You say that more needs to be done within the union to create employment opportunities — especially for historically underrepresented groups including Middle Eastern and disabled writers. How can the Guild help cultivate new writers, including those with identities and experiences that aren’t always well-represented in writers rooms?
Right now there’s an incredible program called the Writer’s Access Support Staff Training Program. It’s run in conjunction with Pay Up Hollywood and the Writer’s Guild Foundation. What they’re doing is bringing in people from historically underrepresented groups and training them to become writer’s assistants and script coordinators. This is a great first step to help get people mentorship, get hired in writers rooms, with the ultimate goal of landing that first staffing job. The WGA needs to embrace this program full-heartedly and support it in any way we can.
We really need to expand the pipeline to membership. I believe we should have a probationary tier of membership, a pathway membership that builds off the support-staff training program. Let’s bring in writer’s assistants and script coordinators into the guild, get them connected with showrunners and help get them hired. So many unions put a premium on apprenticeship; the WGA needs to do the same with mentorship. I believe the bigger the Guild, the better.
Is there anything we haven’t touched on that you’d like to add?
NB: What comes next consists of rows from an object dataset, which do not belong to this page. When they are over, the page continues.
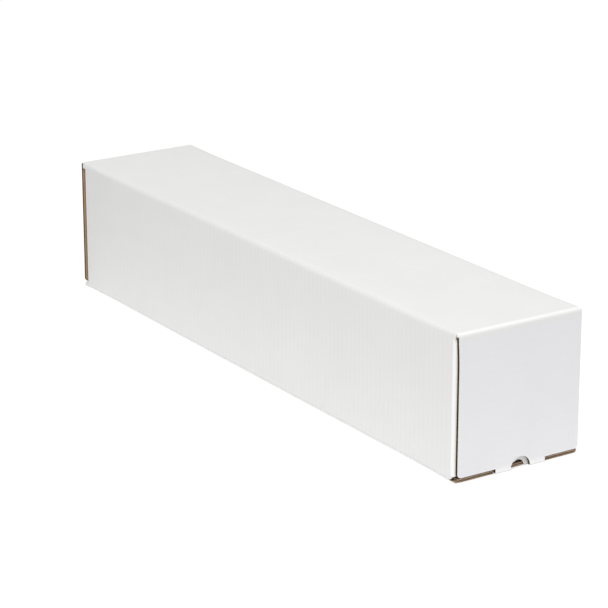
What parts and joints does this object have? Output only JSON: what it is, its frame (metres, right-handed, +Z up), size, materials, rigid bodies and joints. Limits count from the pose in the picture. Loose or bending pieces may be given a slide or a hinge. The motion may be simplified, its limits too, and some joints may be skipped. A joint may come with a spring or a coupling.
{
  "type": "square mailing tube",
  "caption": "Long square mailing tube of white corrugated board, closed at both ends by a tuck-down flap with a thumb notch.",
  "frame": {"origin": "under the middle of the tube, on the surface that its bottom panel lies on", "axes": "+Z up, +Y along the tube towards the far end, +X across its width"},
  "size_m": [0.131, 0.645, 0.133],
  "materials": {
    "white_board": "white-faced corrugated board, brown at its cut edges and inside"
  },
  "bodies": {
    "tube": {"tube_body": "white_board"},
    "near_flap": {"near_end_flap": "white_board"},
    "far_flap": {"far_end_flap": "white_board"}
  },
  "joints": [
    {"name": "near_flap_fold", "type": "hinge", "parent": "tube", "child": "near_flap", "pos_m": [0, -0.3215, 0.132], "axis": [-1, 0, 0], "range_deg": [0, 180]},
    {"name": "far_flap_fold", "type": "hinge", "parent": "tube", "child": "far_flap", "pos_m": [0, 0.3215, 0.132], "axis": [1, 0, 0], "range_deg": [0, 180]}
  ]
}
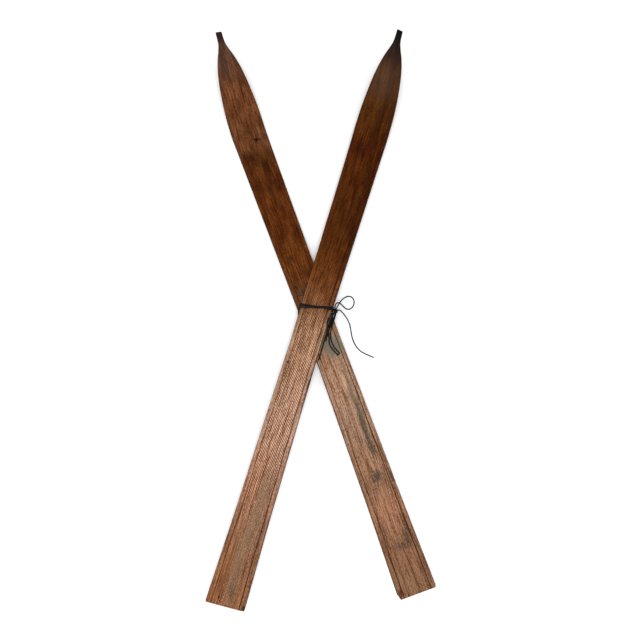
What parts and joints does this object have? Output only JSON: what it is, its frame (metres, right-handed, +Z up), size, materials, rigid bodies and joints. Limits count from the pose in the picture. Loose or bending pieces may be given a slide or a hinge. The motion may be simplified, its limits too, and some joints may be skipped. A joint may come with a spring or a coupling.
{
  "type": "pair of cross country skis",
  "caption": "Pair of plain old wooden cross country skis, crossed in a long X and tied at the crossing with a thin lace and a bow.",
  "frame": {"origin": "on the floor, straight under the point where the two skis cross", "axes": "+Z up, away from the floor; +Y along the line that halves the angle between the two tips, towards the tips; +X to the right, towards the tip of the ski that lies on top"},
  "size_m": [0.5296, 1.451, 0.1308],
  "materials": {
    "front_wood": "worn oiled wood, dark old varnish on the front half, pale and open grained behind",
    "rear_wood": "worn oiled wood, dark old varnish on the front half, stained and open grained behind",
    "lace": "thin round waxed leather lace, nearly black"
  },
  "bodies": {
    "rear": {"rear_ski": "rear_wood"},
    "front": {"front_ski": "front_wood", "bow_knot": "lace", "lashing_turn_1": "lace", "lashing_turn_2": "lace", "lashing_turn_3": "lace", "lace_loop_upper": "lace", "lace_tail_long": "lace", "lace_loop_lower": "lace", "lace_tail_short": "lace", "lace_tail_spare": "lace"}
  },
  "joints": [
    {"name": "scissor", "type": "hinge", "parent": "rear", "child": "front", "pos_m": [0, 0, 0], "axis": [0, 0, 1], "range_deg": [0, 34]}
  ]
}
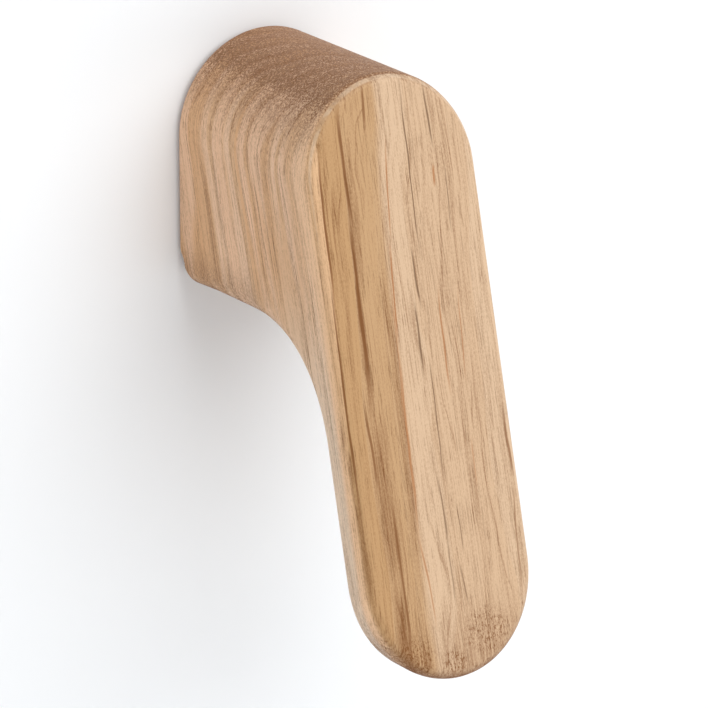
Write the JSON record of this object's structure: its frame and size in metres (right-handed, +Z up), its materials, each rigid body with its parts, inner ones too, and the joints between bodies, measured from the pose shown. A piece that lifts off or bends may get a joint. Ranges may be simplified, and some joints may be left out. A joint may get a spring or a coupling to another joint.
{
  "type": "door pull",
  "caption": "Solid oak door pull: a round-topped head fixed to the door and a flat, round-ended tongue leaning outwards for the fingers, with concealed M4 screws.",
  "frame": {"origin": "centre of the flat back face of the head, midway between the two mounting screws", "axes": "+Y into the door, square to the back face; +Z up along the length of the handle; +X to the right as seen by a person facing the door"},
  "size_m": [0.03, 0.0775, 0.0887],
  "materials": {
    "oak": "natural oak, sanded and oiled, satin",
    "insert_brass": "machined brass",
    "zinc_plated_steel": "bright zinc plate"
  },
  "bodies": {
    "root": {"oak_handle": "oak", "threaded_insert_upper": "insert_brass", "threaded_insert_lower": "insert_brass", "mounting_screw_upper": "zinc_plated_steel", "mounting_screw_lower": "zinc_plated_steel", "washer_upper": "zinc_plated_steel", "washer_lower": "zinc_plated_steel"}
  },
  "joints": []
}
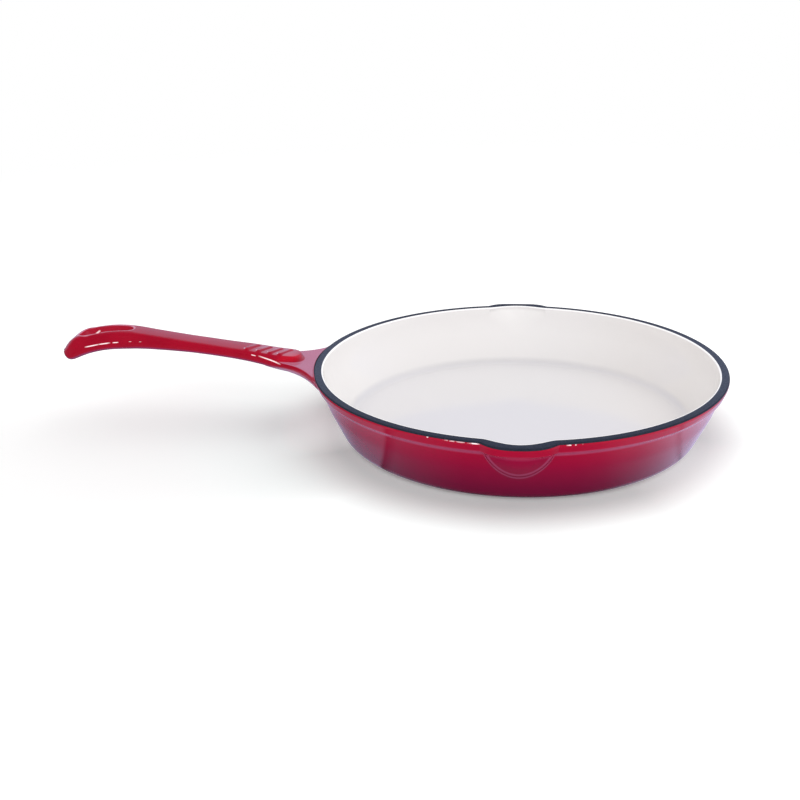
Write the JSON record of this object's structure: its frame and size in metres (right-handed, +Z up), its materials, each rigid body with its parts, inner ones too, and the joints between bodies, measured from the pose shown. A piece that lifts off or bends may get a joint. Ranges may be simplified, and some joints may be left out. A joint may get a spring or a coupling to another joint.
{
  "type": "enamelled cast iron skillet",
  "caption": "Round enamelled cast iron skillet with flared wall, opposed pouring spouts and a long arched handle ending in a teardrop hang hole.",
  "frame": {"origin": "pan axis on the resting plane, centre of the flat underside", "axes": "+Z up out of the cooking well, handle along -X, pouring spouts towards -Y and +Y"},
  "size_m": [0.4267, 0.2712, 0.0631],
  "materials": {
    "bare_cast_iron": "matte",
    "red_gloss_enamel": "gloss",
    "cream_enamel": "gloss",
    "dark_ground_enamel": "satin"
  },
  "bodies": {
    "root": {"iron_casting": "bare_cast_iron", "exterior_enamel": "red_gloss_enamel", "interior_enamel": "cream_enamel", "rim_enamel": "dark_ground_enamel"}
  },
  "joints": []
}
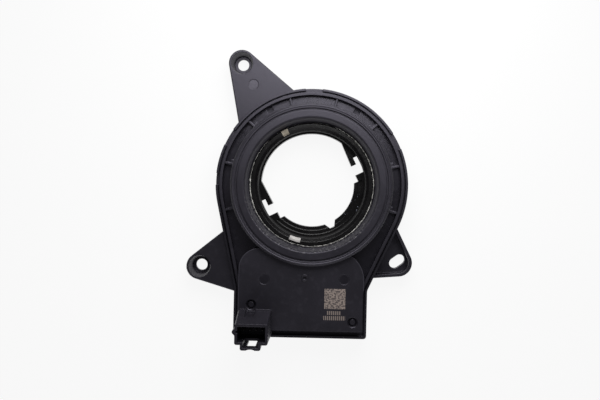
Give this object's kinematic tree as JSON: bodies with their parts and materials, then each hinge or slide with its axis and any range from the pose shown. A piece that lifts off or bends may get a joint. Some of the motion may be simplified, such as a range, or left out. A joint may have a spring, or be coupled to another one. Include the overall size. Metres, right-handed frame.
{
  "type": "steering angle sensor",
  "caption": "Flat ring-shaped steering angle sensor: a box and socket below, a notched rotor in the ring, and three fixing ears.",
  "frame": {"origin": "on the steering axis, in the plane of the rear face that the sensor is mounted on", "axes": "+Z along the steering axis out of the front face, +Y away from the socket, +X to the side of the slotted ear"},
  "size_m": [0.0974, 0.1239, 0.032],
  "materials": {
    "housing_plastic": "fine spark-eroded texture, satin",
    "cover_plastic": "fine spark-eroded texture, satin",
    "rotor_plastic": "smooth, lightly greased",
    "pad": "dull",
    "gear_plastic": "natural acetal",
    "magnet": "sintered ferrite",
    "board": "green solder mask",
    "chip": "moulded package",
    "ceramic": "fired ceramic",
    "tantalum": "moulded package",
    "steel_can": "plated can",
    "tinned_brass": "tinned"
  },
  "bodies": {
    "housing": {"rear_housing": "housing_plastic", "front_cover": "cover_plastic", "gear_retainer": "gear_plastic", "circuit_board": "board", "angle_chip_large_gear": "chip", "angle_chip_small_gear": "chip", "microcontroller": "chip", "bus_transceiver": "chip", "memory_chip": "chip", "voltage_regulator": "chip", "crystal": "steel_can", "tantalum_capacitor": "tantalum", "protection_diode": "chip", "ceramic_capacitor_1": "ceramic", "ceramic_capacitor_2": "ceramic", "ceramic_capacitor_3": "ceramic", "ceramic_capacitor_4": "ceramic", "ceramic_capacitor_5": "ceramic", "chip_resistor_1": "chip", "chip_resistor_2": "chip", "chip_resistor_3": "chip", "chip_resistor_4": "chip", "chip_resistor_5": "chip", "chip_resistor_6": "chip", "connector_pin_1": "tinned_brass", "connector_pin_2": "tinned_brass", "connector_pin_3": "tinned_brass", "connector_pin_4": "tinned_brass"},
    "rotor": {"rotor_hub": "rotor_plastic", "index_pad_upper": "pad", "index_pad_lower": "pad"},
    "large_gear": {"measuring_gear_large": "gear_plastic", "magnet_large_gear": "magnet"},
    "small_gear": {"measuring_gear_small": "gear_plastic", "magnet_small_gear": "magnet"}
  },
  "joints": [
    {"name": "rotor_turn", "type": "hinge", "parent": "housing", "child": "rotor", "pos_m": [0, 0, 0.007], "axis": [0, 0, 1], "continuous": true},
    {"name": "large_gear_turn", "type": "hinge", "parent": "housing", "child": "large_gear", "pos_m": [-0.01555, -0.03848, 0.005], "axis": [0, 0, 1], "continuous": true},
    {"name": "small_gear_turn", "type": "hinge", "parent": "housing", "child": "small_gear", "pos_m": [0.0081, -0.04019, 0.005], "axis": [0, 0, 1], "continuous": true}
  ],
  "couplings": [
    {"joint": "large_gear_turn", "follows": "rotor_turn", "ratio": -2.9524},
    {"joint": "small_gear_turn", "follows": "rotor_turn", "ratio": -3.1}
  ]
}
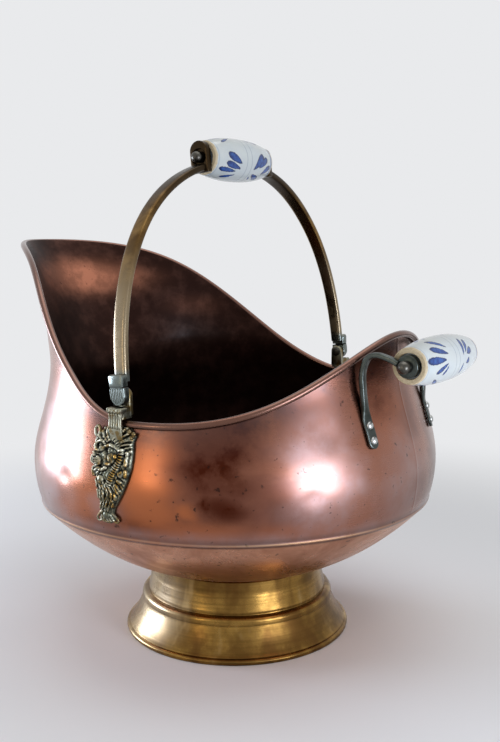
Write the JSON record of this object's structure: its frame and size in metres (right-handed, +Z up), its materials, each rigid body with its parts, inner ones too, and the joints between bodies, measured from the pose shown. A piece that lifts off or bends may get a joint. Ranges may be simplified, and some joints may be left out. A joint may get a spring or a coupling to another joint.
{
  "type": "log bucket",
  "caption": "Helmet-shaped copper log bucket on a brass foot, with a swinging brass bail on lion masks, a fixed rear handle and blue and white pottery grips.",
  "frame": {"origin": "on the standing plane, under the middle of the whole outline", "axes": "+Z up, the pouring lip points to -X, the rear handle to +X, both grips lie along Y"},
  "size_m": [0.4234, 0.3448, 0.4077],
  "materials": {
    "body_copper": "polished copper, darkened and spotted with age",
    "pan_copper": "dull pinkish-brown copper",
    "iron_wire": "dark iron wire inside the rolled rim",
    "foot_brass": "spun brass, aged olive gold",
    "arm_brass": "cast brass, brown patina with rubbed edges",
    "mask_brass": "cast brass, dark verdigris with rubbed high points",
    "dark_metal": "dark bronzed iron, satin",
    "rivet_metal": "pale domed rivets",
    "pottery": "bluish-white glaze with cobalt leaf sprays"
  },
  "bodies": {
    "bucket": {"upper_body": "body_copper", "bottom_pan": "pan_copper", "rim_wire": "iron_wire", "foot": "foot_brass", "lion_mask_right": "mask_brass", "lion_mask_left": "mask_brass", "mask_rivet_1_right": "mask_brass", "mask_rivet_1_left": "mask_brass", "mask_rivet_2_right": "mask_brass", "mask_rivet_2_left": "mask_brass", "pivot_pin_right": "dark_metal", "pivot_pin_left": "dark_metal", "rear_strap_right": "dark_metal", "rear_strap_left": "dark_metal", "strap_rivet_1_right": "rivet_metal", "strap_rivet_1_left": "rivet_metal", "strap_rivet_2_right": "rivet_metal", "strap_rivet_2_left": "rivet_metal", "rear_rod": "dark_metal", "rear_nut_right": "dark_metal", "rear_nut_left": "dark_metal"},
    "bail": {"bail_arm_right": "arm_brass", "bail_arm_left": "arm_brass", "bail_rod": "dark_metal", "bail_nut_right": "dark_metal", "bail_nut_left": "dark_metal"},
    "bail_grip": {"bail_grip": "pottery"},
    "rear_grip": {"rear_grip": "pottery"}
  },
  "joints": [
    {"name": "bail_swing", "type": "hinge", "parent": "bucket", "child": "bail", "pos_m": [0.02696, 0, 0.2195], "axis": [0, 1, 0], "range_deg": [-55, 76]},
    {"name": "bail_grip_turn", "type": "hinge", "parent": "bail", "child": "bail_grip", "pos_m": [0.01331, 0, 0.39048], "axis": [0, 1, 0], "continuous": true},
    {"name": "rear_grip_turn", "type": "hinge", "parent": "bucket", "child": "rear_grip", "pos_m": [0.19466, 0, 0.2398], "axis": [0, 1, 0], "continuous": true}
  ]
}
Labor is having an incredible moment in this country right now. We’re seeing it with Amazon warehouse workers, Starbucks employees, John Deere factory workers, nurses and teachers. I’m running for the WGA Board of Directors because I want to carry that momentum into our next negotiation. I’m ready to fight to protect writers and the future of our business. I don’t want any more vaults at the bottom of the ocean.